Tuesday, October 19, 2004

Renewing John Quiggin’s Clive Hamilton challenge

In late August, I wrote this, pointing out Clive Hamilton’s repeated defamations of generations younger than his own. With the election then just called, John Quiggin undertook to write something in response when things were less busy. I reckon that with the election now over, and even Labor’s long wake showing signs of winding up, about now could be the time, John.

Not than I’m a follow-up fanatic, or anything like that, I hasten to add. I was only reminded of my Clive Hamilton challenge through reading his latest piece of Op Ed generational vilification:

It has been particularly disquieting to witness the total disengagement of large numbers of young people who seemed barely aware that an election was on. Clueless and unconcerned to the last, they mumble about voting for John Howard simply because they could not think of a reason for doing otherwise. The depoliticising of our education systems . . .

Notice what Hamilton is doing here: he is subtly projecting an interest-rate-rise-fearing herd instinct (which no one doubts was a big factor in giving PM Howard a fourth term) on to the completely wrong crowd. Of course, most young* young people (18-25) couldn’t give a rat’s arse about interest rates, but Hamilton perversely twists this precise apathy into such cohort being the scapegoat for “affluenza” more generally.

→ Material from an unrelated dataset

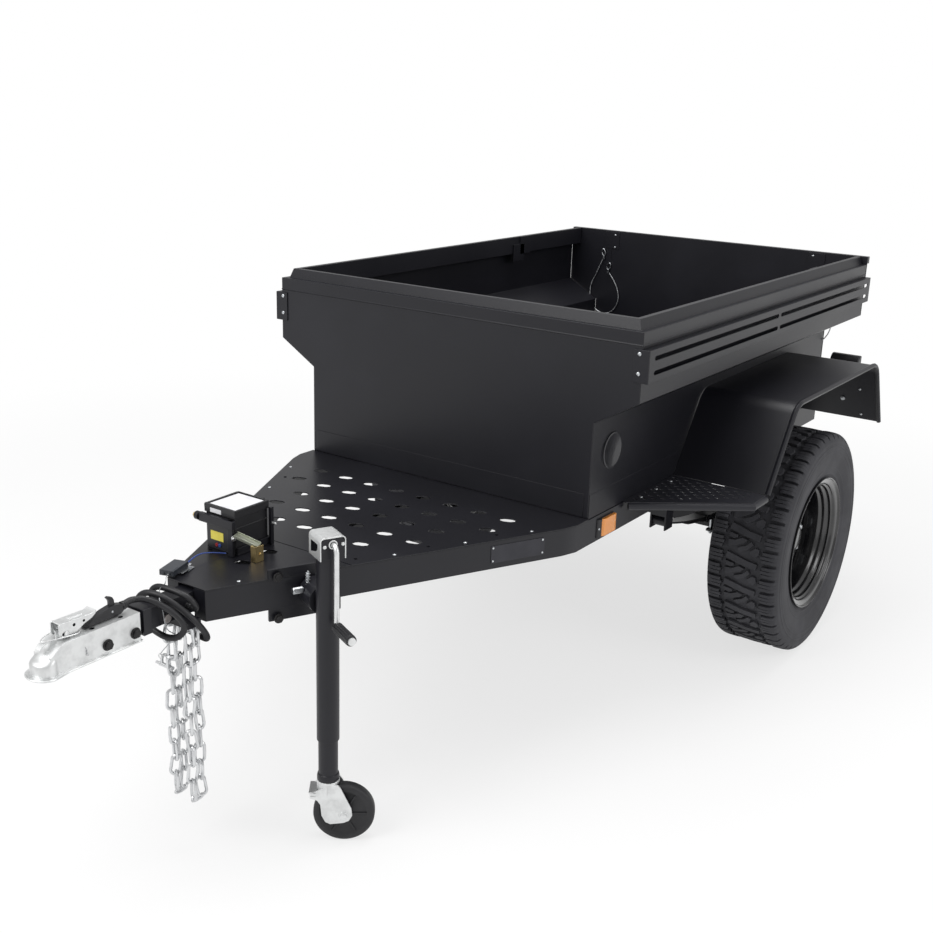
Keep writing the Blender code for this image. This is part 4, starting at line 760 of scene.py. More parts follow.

Conveniently for Hamilton, this scapegoating strategy then becomes self-fulfilling to an extent. Usually lacking secure and/or meaningful employment, Generations X and Y naturally come across as disengaged. But Earth to Clive Hamilton: if you are not hearing the right answers, this is because you are not asking the right questions. In particular, with both major parties regarding the present rate of unemployment as some kind of triumph (an assessment to which Clive concurs, AFAIK), the main economic issue for Generations X and Y is being swept under the policy carpet – so effectively silencing these generations' voice on anything.

A concrete illustration here, concerning a topical issue that is also another one of Hamilton’s favourite (ahem) whipping boys: child pornography. Thanks to staff cuts at the on-the-ground level (and staff bloating higher up), the Office of Film and Literature Classification has something like an 84 year backlog in classifying material accumulated from recent police raids. Naturally, because Boomer Economic Fundamentalism insists that meaningful new entry-level jobs can never be created, (i) existing OFLC staff are being told to work like navvies, and (ii) there is every chance that many, many child molesters and lesser perverts will get off, thanks to the classifying staff shortfall.

Terrible, isn’t it Clive? Those apathetic young people, mumbling into their mobile phones while Rome burns – serves them right for depoliticising their own education system.


* Whereas for non home-owners in the 26-40 age group, interest rates are, or should be, a big issue – as in interest rate rises being strongly in their own interest. Even with a doubling of interest rates, the (arguably consequent) halving of house prices would leave them better-off overall in the housing affordability stakes.